Cc: Nagios Users List
Subject: Re: [Nagios-users] Monitoring a Microsoft SQL Server
The other ports don't appear like typical MSSQL ports.
Do you have by any chance the Windows firewall still active? Maybe the port is
being blocked there?
http://support.microsoft.com/kb/968872
Or do you use a named instance? I found this information on
http://benchmarkitconsulting.com/colin-stasiuk/2009/02/02/what-tcp-port-is-sql-s
erver-running-under/: "If you have a named instance the TCP port is dynamically
configured."
I've never seen this in a practical way before though.
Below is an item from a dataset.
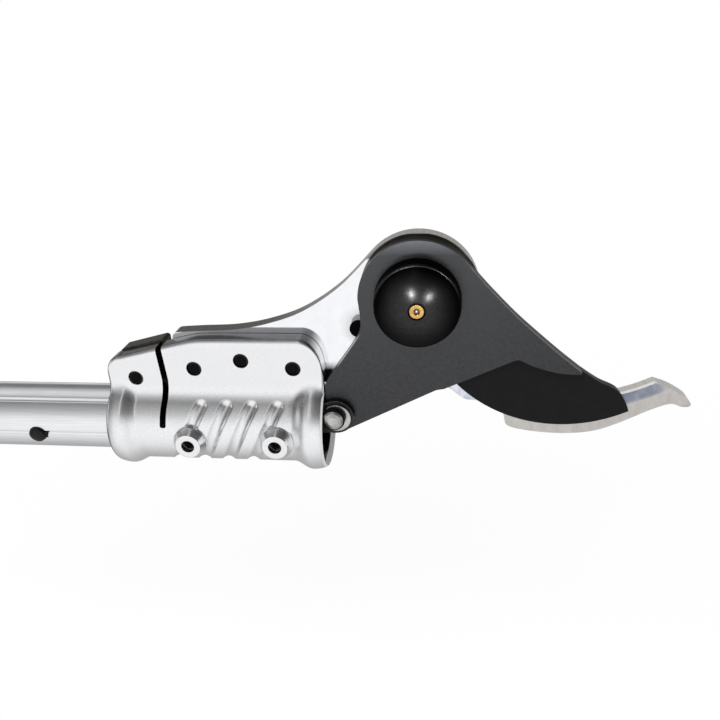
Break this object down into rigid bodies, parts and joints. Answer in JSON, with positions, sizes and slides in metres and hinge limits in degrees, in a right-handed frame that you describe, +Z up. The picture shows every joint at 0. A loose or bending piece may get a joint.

On Thu, Nov 17, 2011 at 8:59 PM, Kaplan, Andrew H. <AHKAPLAN at partners.org>
wrote:
Hi there --
I tried connecting to port 1433 of the SQL server, and the connection
was refused. It appears that efforts to connect via the default
port will not work in this case. I took the liberty of running the
nestat -abn command syntax on the console of the SQL server, and
searched for all references to the sqlservr.exe binary. The results are
shown below:
Active Connections
[sqlservr.exe]
TCP 0.0.0.0:58477 0.0.0.0:0 LISTENING
[sqlservr.exe]
TCP 0.0.0.0:62502 0.0.0.0:0 LISTENING
[sqlservr.exe]
TCP 0.0.0.0:65249 0.0.0.0:0 LISTENING
[sqlservr.exe]
TCP 127.0.0.1:58751 0.0.0.0:0 LISTENING
[sqlservr.exe]
TCP 127.0.0.1:62503 0.0.0.0:0 LISTENING
[sqlservr.exe]
TCP 127.0.0.1:63954 127.0.0.1:63955 ESTABLISHED
[sqlservr.exe]
TCP 192.168.40.114:62502 192.168.40.122:50342 ESTABLISHED
[sqlservr.exe]
TCP 192.168.40.114:62502 192.168.40.125:60257 ESTABLISHED
[sqlservr.exe]
TCP 192.168.125.1:139 0.0.0.0:0 LISTENING
[sqlservr.exe]
TCP [::]:58477 [::]:0 LISTENING
[sqlservr.exe]
TCP [::]:62502 [::]:0 LISTENING
[sqlservr.exe]
TCP [::]:65249 [::]:0 LISTENING
[sqlservr.exe]
TCP [::1]:58751 [::]:0 LISTENING
[sqlservr.exe]
TCP [::1]:62005 [::1]:62006 ESTABLISHED
[sqlservr.exe]
UDP 0.0.0.0:123 *:*
If the default port, 1433, is not reachable would one the above ports be
the alternate means of connecting to the server?
________________________________
From: Claudio Kuenzler [mailto:ck at claudiokuenzler.com]
Sent: Thursday, November 17, 2011 1:39 PM
To: Nagios Users List
Subject: Re: [Nagios-users] Monitoring a Microsoft SQL Server
Please let us know if you get it working - I might have to add such a
check soon as well.
To answer your question: 1433 is the standard port of MSSQL so that
should be ok. You can launch nmap or a simple telnet to double-check that.
On Thu, Nov 17, 2011 at 4:34 PM, Jim Avery <jim at jimavery.me.uk> wrote:
On 17 November 2011 15:17, Kaplan, Andrew H.
<AHKAPLAN at partners.org> wrote:
> Hi there --
>
> Thanks for your reply. I tried your suggestion on the two
plugins, and here are
> the results.
>
> When the command syntax for check_mssql was the following:
>
> ./check_mssql -H <ip address> -U <domain>\\<username> -P
<password>
>
> or
>
> ./check_mssql -H <ip address> -U '<domain>\\<username>' -P
<password>
>
> The error message displayed on-screen was:
>
> UNKNOWN: Invalid characters in the username.
The check_mssql plugin is way too fussy about what characters it
will
allow in host names and user names. On my system I edited the
plugin
to remove the if/else sections entirely below the comments "//
Validate the hostname" and "// Validate the username".